Kilburn Office Automation is a distributor of office automation
equipment.
It has tie-ups with leading suppliers in niche categories –
document management, mailing and banking.
Revenues mainly comprised sales of paper copiers, coin vending machines
and digital franking machines. It also
makes revenues on after-sales service for these products.
The company reported about 12cr of net current assets in the
last financial year but operated with a relatively high debt load of 18cr as at
30th September, 2011.
The company reported, however, reported declining operating
margins on stable revenues – reporting about 6cr in operating profits on
revenues of about 55cr in the last financial year.

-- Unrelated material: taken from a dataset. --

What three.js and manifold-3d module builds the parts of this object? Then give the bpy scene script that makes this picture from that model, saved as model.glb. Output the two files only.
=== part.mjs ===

It reported net losses in the last twelve
months as a result of high interest costs on its average debt load during the
period.
The primary risk the business faces is that of product
obsolescence since they are heavily technology-based and vulnerable to better
and cheaper alternatives.
The business model is based on distribution and hence, the
company is dependent on its suppliers for products. This exposes it to risks of revenue loss if suppliers
cancel agreements and/or find other distributors.
The company is also exposed to strong competition including
those from Chinese players and a weakening INR since it’s a net importer of
products.
Further, the auditors have drawn attention to the doubtful
recovery of loans and advances, which amounted to about 12cr (excluding advance
tax payments). This ought to enter into the investor’s
calculations when considering a commitment in the company.